_EXCERPTED RECORDS_
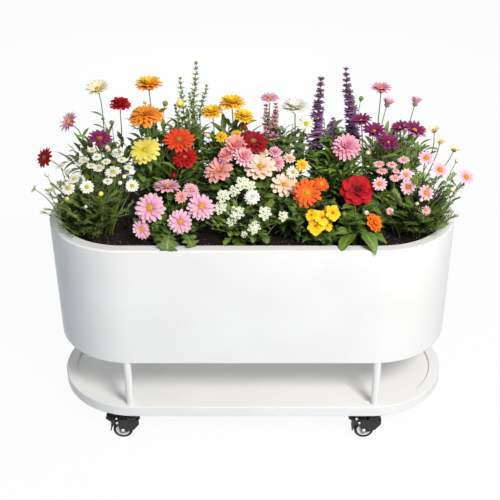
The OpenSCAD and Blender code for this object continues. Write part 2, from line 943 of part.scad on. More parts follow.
module dark_red_daisies() {
    plant([-375, 70])
        tuft([-365, 72]) {
            foliage(158, 62, 23, 5, 5);
            bloom([-end_x, 50, 142], 22, 10, 58, -150, "firebrick");
            bloom([-440, 60, 225], 25, 11, 46, -165, "orchid");
            bloom([-370, 48, 184], 26, 11, 30, -130, "mediumvioletred");
            bloom([-370, 98, 286], 27, 12, 6, -150, "cornsilk");
            bloom([-318, 108, 250], 25, 11, 5, -60, "crimson", "crimson", 2);
            bud([-338, 80, 200], 8, "saddlebrown");
        }
}

module golden_daisies() {
    plant([-245, 90])
        tuft([-246, 88]) {
            foliage(204, 36, 23, 4, 5);
            bloom([-246, 98, 305], 28, 11, 4, -90, "orange", "goldenrod", 2);
        }
}

module green_spikes() {
    plant([-165, 90])
        tuft([-165, 90]) {
            foliage(200, 40, 22, 4, 5);
            spike([-138, 96, 368], 9, 150, 9, LEAF);
            spike([-176, 92, 328], 9, 120, 8, LEAF);
            bud([-188, 76, 262], 10, "gold");
        }
}

module calendulas() {
    plant([-60, 88])
        tuft([-60, 88]) {
            foliage(186, 48, 24, 4, 5);
            bloom([-94, 84, 240], 24, 11, 12, -130, "gold", "orange", 2);
            bloom([-52, 96, 262], 27, 11, 5, -90, "gold", "orange", 2);
            bloom([-27, 74, 226], 23, 11, 12, -40, "orange", "orange", 2);
            bloom([-76, 70, 188], 15, 8, 40, -90, "goldenrod");
        }
}

module white_marguerites() {
    plant([72, 84])
        tuft([72, 84]) {
            foliage(180, 52, 23, 4, 5);
            spike([40, 96, 262], 14, 92, 5, "palevioletred");
            bloom([41, 92, 282], 22, 11, 4, -90, "pink");
            bloom([100, 92, 250], 28, 14, 10, -90, "white");
            bloom([122, 64, 220], 19, 12, 42, -80, "ivory");
        }
}

module purple_salvia() {
    plant([190, 90])
        tuft([190, 90]) {
            foliage(184, 40, 22, 4, 5);
            spike([162, 88, 336], 13, 150, 9, "rebeccapurple");
            spike([216, 92, 362], 13, 170, 10, "rebeccapurple");
        }
}

module tall_pink_daisies() {
    plant([360, 95]) {
        tuft([310, 96]) {
            foliage(180, 50, 22, 4, 5);
            bloom([308, 96, 298], 23, 11, 3, -90, "hotpink");
            bloom([325, 84, 260], 17, 9, 30, -50, "lightpink");
            bud([262, 90, 282], 8, "darkkhaki");
            bud([276, 104, 290], 8, "darkkhaki");
        }
        tuft([385, 82]) {
            foliage(142, 52, 22, 4, 4);
            bloom([386, 78, 270], 17, 9, 35, -40, "lightpink");
            bloom([428, 74, 212], 14, 9, 30, -30, "khaki");
            bloom([460, 66, 178], 13, 9, 40, 0, "khaki");
        }
    }
}

trough_wall();
trough_floor();
floor_channels();
post(FRONT_LEFT);  // post_front_left
post(FRONT_RIGHT);  // post_front_right
post(REAR_LEFT);  // post_rear_left
post(REAR_RIGHT);  // post_rear_right
post_plugs();
post_bolts();
post_spacers();
tray_rail();
shelf_panel();
shelf_channels();
soil();
castor_stems();
upper_races();
race_balls();
fork(FRONT_LEFT);  // fork_front_left
fork(FRONT_RIGHT);  // fork_front_right
fork(REAR_LEFT);  // fork_rear_left
fork(REAR_RIGHT);  // fork_rear_right
axle_pin(FRONT_LEFT);  // axle_front_left
axle_pin(FRONT_RIGHT);  // axle_front_right
axle_pin(REAR_LEFT);  // axle_rear_left
axle_pin(REAR_RIGHT);  // axle_rear_right
hub(FRONT_LEFT);  // hub_front_left
hub(FRONT_RIGHT);  // hub_front_right
hub(REAR_LEFT);  // hub_rear_left
hub(REAR_RIGHT);  // hub_rear_right
tyre(FRONT_LEFT);  // tyre_front_left
tyre(FRONT_RIGHT);  // tyre_front_right
tyre(REAR_LEFT);  // tyre_rear_left
tyre(REAR_RIGHT);  // tyre_rear_right
brake_pin(FRONT_LEFT);  // brake_pin_front_left
brake_pin(FRONT_RIGHT);  // brake_pin_front_right
brake_pin(REAR_LEFT);  // brake_pin_rear_left
brake_pin(REAR_RIGHT);  // brake_pin_rear_right
brake_lever(FRONT_LEFT);  // brake_lever_front_left
brake_lever(FRONT_RIGHT);  // brake_lever_front_right
brake_lever(REAR_LEFT);  // brake_lever_rear_left
brake_lever(REAR_RIGHT);  // brake_lever_rear_right
white_daisies();
pink_daisies();
candytuft();
violas();
orange_daisies();
red_zinnias();
pale_pink_daisies();
gerberas();
chrysanthemums();
pink_zinnia();
magenta_daisies();
dark_red_daisies();
golden_daisies();
green_spikes();
calendulas();
white_marguerites();
purple_salvia();
tall_pink_daisies();
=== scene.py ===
"""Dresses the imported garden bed: powder-coated steel, braked castors, potting soil and a bed of flowers.

Blender units are metres. The making below counts in millimetres and scales once, when a mesh is built.
"""
import math
import random
from collections import namedtuple

import bpy
import numpy as np
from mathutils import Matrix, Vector, noise


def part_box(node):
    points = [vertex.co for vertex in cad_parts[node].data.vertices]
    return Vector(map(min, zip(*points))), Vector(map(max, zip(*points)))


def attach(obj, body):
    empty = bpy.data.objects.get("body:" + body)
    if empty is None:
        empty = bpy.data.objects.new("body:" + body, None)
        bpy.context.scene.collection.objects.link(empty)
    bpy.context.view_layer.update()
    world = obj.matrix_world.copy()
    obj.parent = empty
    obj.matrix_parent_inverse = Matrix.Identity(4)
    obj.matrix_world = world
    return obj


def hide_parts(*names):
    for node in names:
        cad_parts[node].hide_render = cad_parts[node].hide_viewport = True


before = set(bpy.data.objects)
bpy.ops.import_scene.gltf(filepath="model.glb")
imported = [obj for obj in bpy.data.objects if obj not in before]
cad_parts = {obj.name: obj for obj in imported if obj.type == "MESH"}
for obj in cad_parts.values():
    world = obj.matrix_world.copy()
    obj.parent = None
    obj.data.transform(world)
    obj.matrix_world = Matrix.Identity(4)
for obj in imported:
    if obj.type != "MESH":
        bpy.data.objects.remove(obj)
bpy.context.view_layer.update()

MM = 0.001
BODY = "planter"
SEED = 11
RNG = random.Random(SEED)
vary = RNG.uniform
GOLDEN = math.pi * (3 - math.sqrt(5))


def box_side(node, end, axis):
    """The low (0) or high (1) side of a node's box along an axis, in millimetres."""
    return round(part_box(node)[end][axis] / MM, 1)


# Sizes of the bed in millimetres
SOIL_TOP = box_side("soil", 1, 2)
FLOOR_TOP = box_side("trough_floor", 1, 2)
RIM_TOP = box_side("trough_wall", 1, 2)
WALL_R = box_side("trough_wall", 1, 1)
HALF_STRAIGHT = box_side("trough_wall", 1, 0) - WALL_R
RIM_WIDTH = 27
RIM_R = WALL_R - RIM_WIDTH

# Room in millimetres that the plants leave to the soil, the rim and the wall
OVER_SOIL = 2
OVER_RIM = 1.5
INSIDE_RIM = 4
OUTSIDE_WALL = 3
STEM_OVER_RIM = 4
STEM_INSIDE_RIM = 8

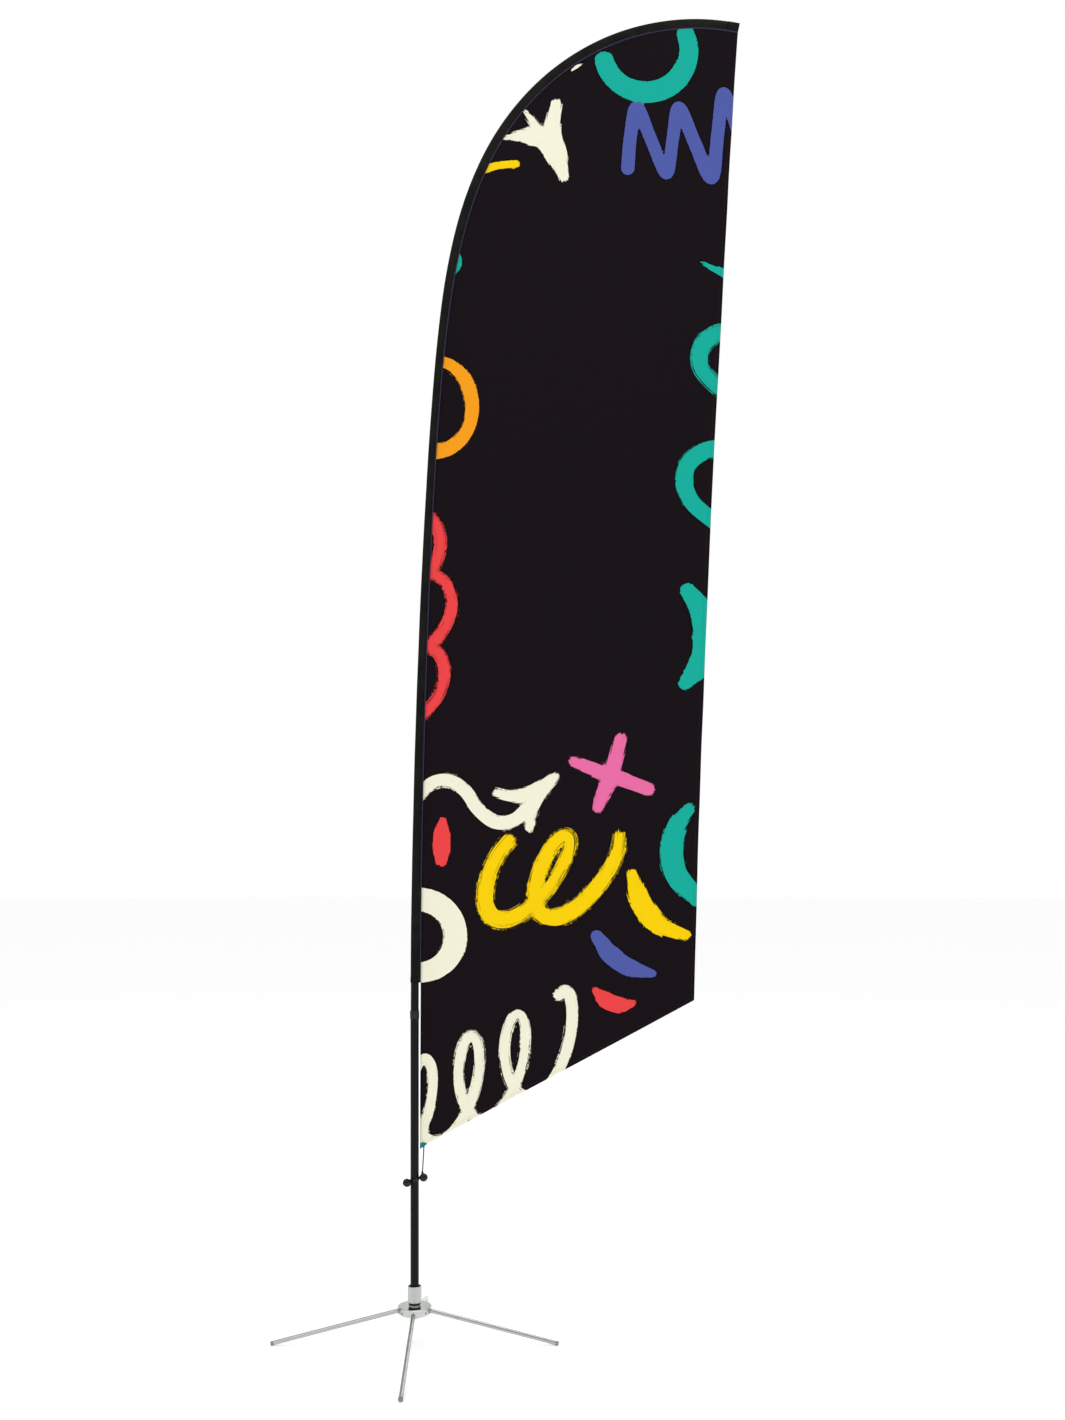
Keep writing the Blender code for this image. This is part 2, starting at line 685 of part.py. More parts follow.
def corner_tab():
    """The webbing tab at the flag's lowest corner, that the tension cord pulls on."""
    cloth_x = luff_x + TAB_WIDTH
    return outline_solid([
        (luff_x, TAB_TOP),
        (cloth_x, TAB_TOP),
        (cloth_x, TAB_TOP - TAB_DEPTH_AT_CLOTH),
        (luff_x, TAB_TOP - TAB_DEPTH_AT_POLE),
    ], TAB_THICKNESS)


hem_top = mouth + MOUTH_HEM_HEIGHT
inside_wide = thicker(sleeve_half_width, -SLEEVE_WALL)
inside_deep = thicker(sleeve_half_depth, -SLEEVE_WALL)
place("sleeve_mouth_hem", path_tube(stretch(mouth, hem_top), thicker(sleeve_half_width, MOUTH_HEM_STEP),
                                    inside_wide, thicker(sleeve_half_depth, MOUTH_HEM_STEP), inside_deep),
      SLEEVE_CLOTH)
place("pole_sleeve", path_tube(stretch(hem_top + GAP, sleeve_end), sleeve_half_width, inside_wide,
                               sleeve_half_depth, inside_deep), SLEEVE_CLOTH)
place("tip_pocket", path_cup(stretch(sleeve_end + GAP, BEND_LENGTH), TIP_POCKET_END,
                             thicker(sleeve_half_width, MOUTH_HEM_STEP),
                             thicker(sleeve_half_depth, TIP_POCKET_EASE), TIP_POCKET_WALL), SLEEVE_CLOTH)
place("sleeve_seam_tape", seam_tape(), TAPE_CLOTH)
place("flag_cloth", outline_solid(cloth_outline(), CLOTH_THICKNESS), FLAG_CLOTH)
place("corner_tab", corner_tab(), TEAL_WEBBING)


# --- tensioner -----------------------------------------------------------------------------------

band_inner = POLE_RADII[0] + PLAY
band_outer = band_inner + BAND_THICKNESS
ball_distance = band_outer + GAP + BALL_RADIUS
tensioner = empty_at("tensioner_slide", (0, 0, BAND_Z), assembly)


def slanted(bm):
    """Tilts a ring's plane by moving its points straight up or down, so that it still hugs the pole."""
    for vert in bm.verts:
        vert.co.z += vert.co.x * math.tan(BAND_SLANT)
    return bm


band = place("elastic_band", slanted(ring(band_inner, band_outer, -BAND_HEIGHT / 2, BAND_HEIGHT / 2)),
             BLACK_RUBBER, tensioner)
for side, (toward, height) in BALLS.items():
    holder = empty_at(f"{side}_ball_place", (0, 0, height - BAND_Z), tensioner, (0, 0, toward))
    end_start = (band_inner + band_outer) / 2
    ball_bm = bmesh.new()
    bmesh.ops.create_uvsphere(ball_bm, u_segments=24, v_segments=14, radius=BALL_RADIUS,
                              matrix=Matrix.Translation((ball_distance, 0, 0)))
    ball = place(f"toggle_ball_{side}", ball_bm, BLACK_RUBBER, holder)
    hole = rod_along("X", BAND_END_RADIUS + GAP, band_outer, ball_distance + 2 * BALL_RADIUS)
    cut(ball, cutter(f"{side}_ball_hole_cutter", hole, holder))
    band_end = rod_along("X", BAND_END_RADIUS, end_start, end_start + BAND_END_LENGTH)
    cut(band, cutter(f"{side}_band_end", band_end, holder), "UNION")

cord_curve = bpy.data.curves.new("tension_cord", "CURVE")
cord_curve.dimensions = "3D"
spline = cord_curve.splines.new("POLY")
spline.points.add(len(CORD_POINTS) - 1)
for point, (across, forward, height) in zip(spline.points, CORD_POINTS):
    point.co = (luff_x + across, forward, height, 1)
cord_curve.bevel_depth = CORD_RADIUS
cord_curve.bevel_resolution = 2
cord_curve.use_fill_caps = True
cord_curve.resolution_u = 1
cord_curve.render_resolution_u = 0
cord_curve.materials.append(CORD_BRAID)
cord = bpy.data.objects.new("tension_cord", cord_curve)
bpy.context.scene.collection.objects.link(cord)
cord.parent = assembly
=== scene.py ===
"""Feather flag with pole: the finished look of each piece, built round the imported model."""

import math

import bmesh
import bpy
import numpy as np
from mathutils import Matrix, Vector


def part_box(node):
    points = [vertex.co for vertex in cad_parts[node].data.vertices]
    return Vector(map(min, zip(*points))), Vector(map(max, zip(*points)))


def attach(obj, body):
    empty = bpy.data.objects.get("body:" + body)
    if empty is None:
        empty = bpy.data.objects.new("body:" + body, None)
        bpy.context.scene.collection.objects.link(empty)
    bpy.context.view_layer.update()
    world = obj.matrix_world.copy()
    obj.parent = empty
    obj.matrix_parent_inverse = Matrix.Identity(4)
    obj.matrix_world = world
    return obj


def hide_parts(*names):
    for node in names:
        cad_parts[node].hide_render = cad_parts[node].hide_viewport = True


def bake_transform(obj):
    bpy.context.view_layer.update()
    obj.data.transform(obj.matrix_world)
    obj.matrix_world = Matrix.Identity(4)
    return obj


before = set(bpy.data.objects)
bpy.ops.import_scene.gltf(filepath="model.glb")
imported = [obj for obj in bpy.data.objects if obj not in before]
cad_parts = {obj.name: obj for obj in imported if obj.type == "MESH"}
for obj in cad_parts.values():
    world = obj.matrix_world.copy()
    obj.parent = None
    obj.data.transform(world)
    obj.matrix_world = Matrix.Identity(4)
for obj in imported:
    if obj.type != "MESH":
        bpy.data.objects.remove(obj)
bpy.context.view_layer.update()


# --- camera, floor and light ---
# A pale studio floor, soft light from large panels, and a level camera in front of the flag and a
# little to the right of its pole.

spindle_low, spindle_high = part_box("spindle")
POLE_X = (spindle_low.x + spindle_high.x) / 2


def placed(name, data):
    """An object of this data, put in the scene."""
    item = bpy.data.objects.new(name, data)
    bpy.context.scene.collection.objects.link(item)
    return item


def to_mesh(bm, mesh=None):
    """The finished bmesh as a mesh, new or rewritten."""
    mesh = mesh or bpy.data.meshes.new("made")
    bm.to_mesh(mesh)
    bm.free()
    return mesh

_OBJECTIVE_
Taking the material above, extract exactly and only the lines from the line with "spline.points.add(len(CORD_POINTS) - 1)" to the line with "# little to the right of its pole.", inclusive of both.

_RESPONSE_
spline.points.add(len(CORD_POINTS) - 1)
for point, (across, forward, height) in zip(spline.points, CORD_POINTS):
    point.co = (luff_x + across, forward, height, 1)
cord_curve.bevel_depth = CORD_RADIUS
cord_curve.bevel_resolution = 2
cord_curve.use_fill_caps = True
cord_curve.resolution_u = 1
cord_curve.render_resolution_u = 0
cord_curve.materials.append(CORD_BRAID)
cord = bpy.data.objects.new("tension_cord", cord_curve)
bpy.context.scene.collection.objects.link(cord)
cord.parent = assembly
=== scene.py ===
"""Feather flag with pole: the finished look of each piece, built round the imported model."""

import math

import bmesh
import bpy
import numpy as np
from mathutils import Matrix, Vector


def part_box(node):
    points = [vertex.co for vertex in cad_parts[node].data.vertices]
    return Vector(map(min, zip(*points))), Vector(map(max, zip(*points)))


def attach(obj, body):
    empty = bpy.data.objects.get("body:" + body)
    if empty is None:
        empty = bpy.data.objects.new("body:" + body, None)
        bpy.context.scene.collection.objects.link(empty)
    bpy.context.view_layer.update()
    world = obj.matrix_world.copy()
    obj.parent = empty
    obj.matrix_parent_inverse = Matrix.Identity(4)
    obj.matrix_world = world
    return obj


def hide_parts(*names):
    for node in names:
        cad_parts[node].hide_render = cad_parts[node].hide_viewport = True


def bake_transform(obj):
    bpy.context.view_layer.update()
    obj.data.transform(obj.matrix_world)
    obj.matrix_world = Matrix.Identity(4)
    return obj


before = set(bpy.data.objects)
bpy.ops.import_scene.gltf(filepath="model.glb")
imported = [obj for obj in bpy.data.objects if obj not in before]
cad_parts = {obj.name: obj for obj in imported if obj.type == "MESH"}
for obj in cad_parts.values():
    world = obj.matrix_world.copy()
    obj.parent = None
    obj.data.transform(world)
    obj.matrix_world = Matrix.Identity(4)
for obj in imported:
    if obj.type != "MESH":
        bpy.data.objects.remove(obj)
bpy.context.view_layer.update()


# --- camera, floor and light ---
# A pale studio floor, soft light from large panels, and a level camera in front of the flag and a
# little to the right of its pole.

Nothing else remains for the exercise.